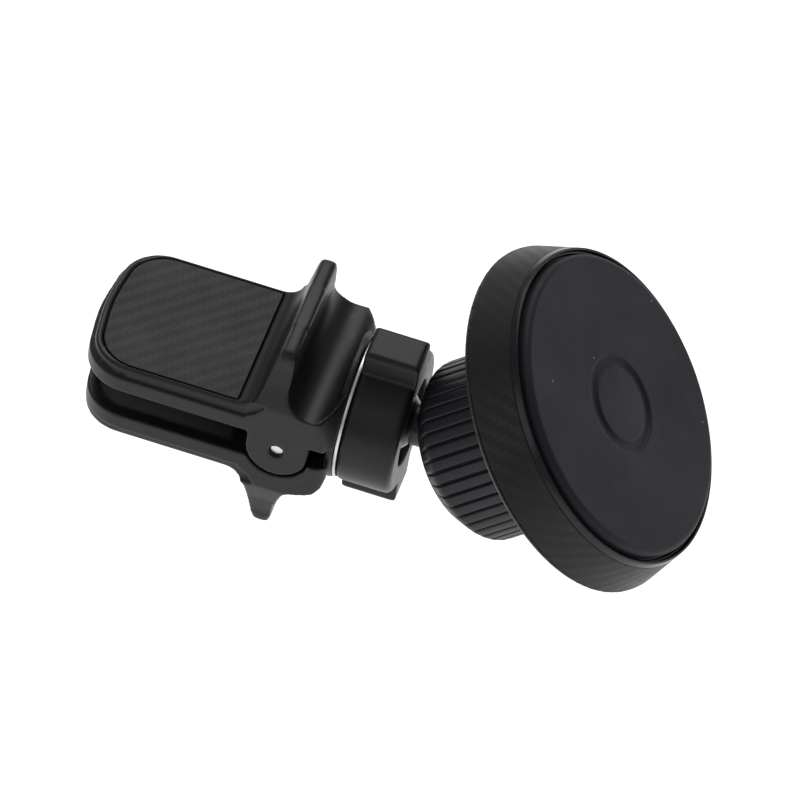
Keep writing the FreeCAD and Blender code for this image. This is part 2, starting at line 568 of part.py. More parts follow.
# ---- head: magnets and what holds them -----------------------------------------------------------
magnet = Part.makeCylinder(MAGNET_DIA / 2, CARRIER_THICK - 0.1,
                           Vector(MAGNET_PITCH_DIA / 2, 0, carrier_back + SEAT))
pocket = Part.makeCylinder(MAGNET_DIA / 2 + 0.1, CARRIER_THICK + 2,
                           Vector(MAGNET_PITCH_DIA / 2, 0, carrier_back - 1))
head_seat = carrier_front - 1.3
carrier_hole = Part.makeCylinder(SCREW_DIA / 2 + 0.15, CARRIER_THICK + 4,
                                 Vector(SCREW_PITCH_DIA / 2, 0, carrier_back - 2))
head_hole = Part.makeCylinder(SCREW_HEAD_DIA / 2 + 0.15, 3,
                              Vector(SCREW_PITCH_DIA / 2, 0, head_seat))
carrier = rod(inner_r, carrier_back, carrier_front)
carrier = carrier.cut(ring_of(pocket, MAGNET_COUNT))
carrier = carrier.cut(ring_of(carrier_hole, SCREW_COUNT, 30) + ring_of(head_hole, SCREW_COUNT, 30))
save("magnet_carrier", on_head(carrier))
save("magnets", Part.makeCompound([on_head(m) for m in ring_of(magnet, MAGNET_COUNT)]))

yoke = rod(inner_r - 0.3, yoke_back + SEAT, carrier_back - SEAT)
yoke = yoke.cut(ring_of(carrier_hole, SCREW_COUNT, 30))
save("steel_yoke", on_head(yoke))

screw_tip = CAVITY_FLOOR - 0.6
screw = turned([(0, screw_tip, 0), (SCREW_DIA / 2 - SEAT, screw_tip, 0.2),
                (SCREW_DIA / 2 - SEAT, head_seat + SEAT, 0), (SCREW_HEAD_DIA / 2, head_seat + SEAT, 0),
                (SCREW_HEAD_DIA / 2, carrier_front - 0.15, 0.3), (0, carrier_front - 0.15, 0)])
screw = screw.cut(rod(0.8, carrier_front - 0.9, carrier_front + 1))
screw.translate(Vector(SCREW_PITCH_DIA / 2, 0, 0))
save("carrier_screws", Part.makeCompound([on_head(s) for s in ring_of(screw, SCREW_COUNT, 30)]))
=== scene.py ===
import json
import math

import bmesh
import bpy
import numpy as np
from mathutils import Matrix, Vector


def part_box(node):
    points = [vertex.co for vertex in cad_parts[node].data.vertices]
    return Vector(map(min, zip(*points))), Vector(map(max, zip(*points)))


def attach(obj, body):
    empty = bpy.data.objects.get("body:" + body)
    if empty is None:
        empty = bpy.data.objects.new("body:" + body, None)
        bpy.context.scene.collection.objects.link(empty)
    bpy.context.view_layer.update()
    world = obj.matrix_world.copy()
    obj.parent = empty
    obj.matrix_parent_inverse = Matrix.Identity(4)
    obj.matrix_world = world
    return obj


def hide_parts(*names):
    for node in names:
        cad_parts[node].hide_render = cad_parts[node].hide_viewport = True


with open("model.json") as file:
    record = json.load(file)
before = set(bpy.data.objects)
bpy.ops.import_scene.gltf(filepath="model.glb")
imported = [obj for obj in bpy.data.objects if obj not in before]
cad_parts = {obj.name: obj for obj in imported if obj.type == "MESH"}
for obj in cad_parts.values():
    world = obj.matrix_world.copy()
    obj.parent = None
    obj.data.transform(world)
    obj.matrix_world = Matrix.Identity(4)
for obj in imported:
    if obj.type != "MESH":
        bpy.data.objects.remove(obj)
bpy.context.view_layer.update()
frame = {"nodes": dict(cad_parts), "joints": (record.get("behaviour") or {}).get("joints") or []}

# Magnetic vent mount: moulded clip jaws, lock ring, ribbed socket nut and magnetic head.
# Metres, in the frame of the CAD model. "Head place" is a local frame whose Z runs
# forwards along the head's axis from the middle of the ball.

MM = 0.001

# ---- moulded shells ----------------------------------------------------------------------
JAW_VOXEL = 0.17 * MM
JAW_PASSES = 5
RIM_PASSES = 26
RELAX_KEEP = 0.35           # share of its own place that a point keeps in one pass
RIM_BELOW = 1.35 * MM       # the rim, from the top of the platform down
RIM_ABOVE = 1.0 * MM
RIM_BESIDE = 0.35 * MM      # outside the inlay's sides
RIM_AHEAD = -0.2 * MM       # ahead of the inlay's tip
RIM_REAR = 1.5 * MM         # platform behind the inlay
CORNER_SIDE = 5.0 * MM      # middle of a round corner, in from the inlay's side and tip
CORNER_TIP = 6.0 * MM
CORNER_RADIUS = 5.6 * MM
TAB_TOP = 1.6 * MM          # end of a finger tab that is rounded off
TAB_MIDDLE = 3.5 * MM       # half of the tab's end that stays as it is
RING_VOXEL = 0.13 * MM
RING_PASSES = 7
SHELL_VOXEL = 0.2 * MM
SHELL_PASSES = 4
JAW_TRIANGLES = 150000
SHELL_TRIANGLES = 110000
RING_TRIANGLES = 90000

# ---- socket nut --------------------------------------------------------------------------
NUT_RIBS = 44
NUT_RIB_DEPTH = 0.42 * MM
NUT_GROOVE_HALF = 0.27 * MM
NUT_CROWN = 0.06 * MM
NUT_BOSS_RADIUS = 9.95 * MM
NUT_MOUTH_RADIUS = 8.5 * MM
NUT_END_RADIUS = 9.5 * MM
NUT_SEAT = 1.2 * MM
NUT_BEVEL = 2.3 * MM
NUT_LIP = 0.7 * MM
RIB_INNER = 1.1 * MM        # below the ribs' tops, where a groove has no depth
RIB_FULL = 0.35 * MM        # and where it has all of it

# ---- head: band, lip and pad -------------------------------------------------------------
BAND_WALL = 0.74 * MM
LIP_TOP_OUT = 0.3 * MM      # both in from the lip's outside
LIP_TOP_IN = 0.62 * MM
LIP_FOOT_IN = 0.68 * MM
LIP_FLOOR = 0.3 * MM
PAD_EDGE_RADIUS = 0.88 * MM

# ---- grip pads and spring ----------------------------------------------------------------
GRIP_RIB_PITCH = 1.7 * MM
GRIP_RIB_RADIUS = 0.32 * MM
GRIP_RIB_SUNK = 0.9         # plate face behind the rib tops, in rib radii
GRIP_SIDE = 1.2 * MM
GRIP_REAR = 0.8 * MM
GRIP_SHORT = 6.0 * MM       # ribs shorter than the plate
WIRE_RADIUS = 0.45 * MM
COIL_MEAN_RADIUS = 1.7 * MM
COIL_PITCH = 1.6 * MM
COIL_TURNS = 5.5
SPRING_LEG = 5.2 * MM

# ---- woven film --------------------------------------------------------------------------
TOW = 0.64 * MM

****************

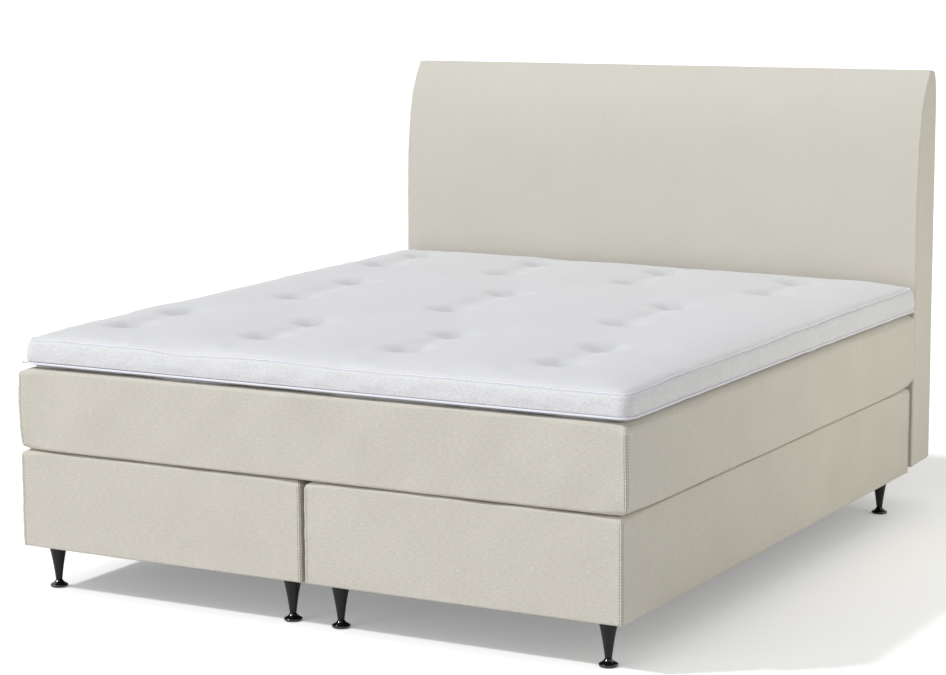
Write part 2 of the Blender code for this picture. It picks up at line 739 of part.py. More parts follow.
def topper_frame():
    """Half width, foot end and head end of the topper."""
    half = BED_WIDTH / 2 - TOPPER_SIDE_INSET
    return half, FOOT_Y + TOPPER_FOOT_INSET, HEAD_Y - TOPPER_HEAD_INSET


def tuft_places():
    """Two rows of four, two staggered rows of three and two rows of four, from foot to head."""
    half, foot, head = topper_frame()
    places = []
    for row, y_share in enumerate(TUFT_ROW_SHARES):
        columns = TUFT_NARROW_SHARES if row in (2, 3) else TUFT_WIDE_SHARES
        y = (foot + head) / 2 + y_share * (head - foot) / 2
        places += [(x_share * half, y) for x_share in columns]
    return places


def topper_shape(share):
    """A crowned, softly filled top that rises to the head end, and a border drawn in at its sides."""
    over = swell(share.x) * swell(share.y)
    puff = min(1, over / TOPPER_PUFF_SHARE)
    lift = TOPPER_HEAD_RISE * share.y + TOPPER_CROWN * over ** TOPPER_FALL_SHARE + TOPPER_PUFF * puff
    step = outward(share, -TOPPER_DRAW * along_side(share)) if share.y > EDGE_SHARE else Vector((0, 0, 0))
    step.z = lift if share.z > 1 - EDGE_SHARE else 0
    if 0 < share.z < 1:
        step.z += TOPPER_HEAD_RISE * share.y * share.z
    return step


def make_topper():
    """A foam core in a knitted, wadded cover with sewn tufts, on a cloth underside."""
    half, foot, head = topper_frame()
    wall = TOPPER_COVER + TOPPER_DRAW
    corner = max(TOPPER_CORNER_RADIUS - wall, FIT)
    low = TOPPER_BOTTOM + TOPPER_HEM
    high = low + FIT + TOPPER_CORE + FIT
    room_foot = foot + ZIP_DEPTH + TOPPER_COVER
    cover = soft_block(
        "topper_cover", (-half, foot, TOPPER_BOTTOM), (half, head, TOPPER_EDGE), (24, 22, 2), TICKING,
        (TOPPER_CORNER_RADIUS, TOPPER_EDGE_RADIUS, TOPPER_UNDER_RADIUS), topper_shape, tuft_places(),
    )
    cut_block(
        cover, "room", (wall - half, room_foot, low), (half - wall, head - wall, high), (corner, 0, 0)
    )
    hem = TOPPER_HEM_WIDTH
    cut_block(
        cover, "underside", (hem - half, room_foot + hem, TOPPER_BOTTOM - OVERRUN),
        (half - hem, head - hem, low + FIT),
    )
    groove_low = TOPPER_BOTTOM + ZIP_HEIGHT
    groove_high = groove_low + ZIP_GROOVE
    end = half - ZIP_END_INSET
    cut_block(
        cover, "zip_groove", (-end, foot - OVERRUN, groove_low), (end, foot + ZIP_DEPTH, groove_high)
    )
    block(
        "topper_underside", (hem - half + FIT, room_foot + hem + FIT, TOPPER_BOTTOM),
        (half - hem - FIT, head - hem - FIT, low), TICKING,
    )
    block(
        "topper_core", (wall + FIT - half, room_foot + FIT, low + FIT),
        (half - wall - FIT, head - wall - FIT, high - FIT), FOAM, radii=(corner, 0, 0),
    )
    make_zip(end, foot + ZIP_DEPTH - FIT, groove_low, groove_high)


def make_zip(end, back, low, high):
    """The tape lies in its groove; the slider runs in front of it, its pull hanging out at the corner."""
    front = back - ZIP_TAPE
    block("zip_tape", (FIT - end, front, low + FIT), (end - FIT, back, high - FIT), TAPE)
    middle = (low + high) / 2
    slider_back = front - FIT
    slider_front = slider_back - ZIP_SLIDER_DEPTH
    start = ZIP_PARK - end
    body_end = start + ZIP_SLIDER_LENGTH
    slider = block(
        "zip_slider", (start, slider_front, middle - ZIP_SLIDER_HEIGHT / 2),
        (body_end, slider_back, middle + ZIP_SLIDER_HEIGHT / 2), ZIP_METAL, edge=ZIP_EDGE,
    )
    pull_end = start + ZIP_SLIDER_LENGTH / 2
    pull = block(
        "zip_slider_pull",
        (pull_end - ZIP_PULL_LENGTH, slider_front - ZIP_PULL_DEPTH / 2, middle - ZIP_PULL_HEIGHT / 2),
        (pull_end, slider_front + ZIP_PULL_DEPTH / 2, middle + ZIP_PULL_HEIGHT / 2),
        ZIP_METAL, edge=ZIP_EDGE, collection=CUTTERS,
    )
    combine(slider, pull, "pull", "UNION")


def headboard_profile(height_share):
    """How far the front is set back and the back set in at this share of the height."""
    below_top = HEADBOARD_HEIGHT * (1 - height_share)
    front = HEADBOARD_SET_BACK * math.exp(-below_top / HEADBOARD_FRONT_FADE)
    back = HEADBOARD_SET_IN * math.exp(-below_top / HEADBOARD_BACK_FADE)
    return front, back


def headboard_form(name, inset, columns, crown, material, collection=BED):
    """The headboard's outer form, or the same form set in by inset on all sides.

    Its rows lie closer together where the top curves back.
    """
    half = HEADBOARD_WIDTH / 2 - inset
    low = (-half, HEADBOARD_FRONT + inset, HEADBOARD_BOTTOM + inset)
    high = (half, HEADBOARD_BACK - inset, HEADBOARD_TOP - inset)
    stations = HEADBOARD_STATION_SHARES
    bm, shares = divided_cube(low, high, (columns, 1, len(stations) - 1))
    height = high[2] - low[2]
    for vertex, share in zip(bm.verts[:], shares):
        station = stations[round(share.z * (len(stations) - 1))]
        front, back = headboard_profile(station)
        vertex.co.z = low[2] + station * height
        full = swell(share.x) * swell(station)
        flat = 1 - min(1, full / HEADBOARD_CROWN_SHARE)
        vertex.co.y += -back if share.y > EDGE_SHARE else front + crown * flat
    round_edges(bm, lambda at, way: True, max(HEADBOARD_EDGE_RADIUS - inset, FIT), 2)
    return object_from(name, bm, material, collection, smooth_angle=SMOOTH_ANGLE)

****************

◆ Exercise details ◆
Begin at the line that has "Write part 2", stop after the line that has "return step", and repeat exactly those lines, nothing more.

◆ Solution to this task ◆
Write part 2 of the Blender code for this picture. It picks up at line 739 of part.py. More parts follow.
def topper_frame():
    """Half width, foot end and head end of the topper."""
    half = BED_WIDTH / 2 - TOPPER_SIDE_INSET
    return half, FOOT_Y + TOPPER_FOOT_INSET, HEAD_Y - TOPPER_HEAD_INSET


def tuft_places():
    """Two rows of four, two staggered rows of three and two rows of four, from foot to head."""
    half, foot, head = topper_frame()
    places = []
    for row, y_share in enumerate(TUFT_ROW_SHARES):
        columns = TUFT_NARROW_SHARES if row in (2, 3) else TUFT_WIDE_SHARES
        y = (foot + head) / 2 + y_share * (head - foot) / 2
        places += [(x_share * half, y) for x_share in columns]
    return places


def topper_shape(share):
    """A crowned, softly filled top that rises to the head end, and a border drawn in at its sides."""
    over = swell(share.x) * swell(share.y)
    puff = min(1, over / TOPPER_PUFF_SHARE)
    lift = TOPPER_HEAD_RISE * share.y + TOPPER_CROWN * over ** TOPPER_FALL_SHARE + TOPPER_PUFF * puff
    step = outward(share, -TOPPER_DRAW * along_side(share)) if share.y > EDGE_SHARE else Vector((0, 0, 0))
    step.z = lift if share.z > 1 - EDGE_SHARE else 0
    if 0 < share.z < 1:
        step.z += TOPPER_HEAD_RISE * share.y * share.z
    return step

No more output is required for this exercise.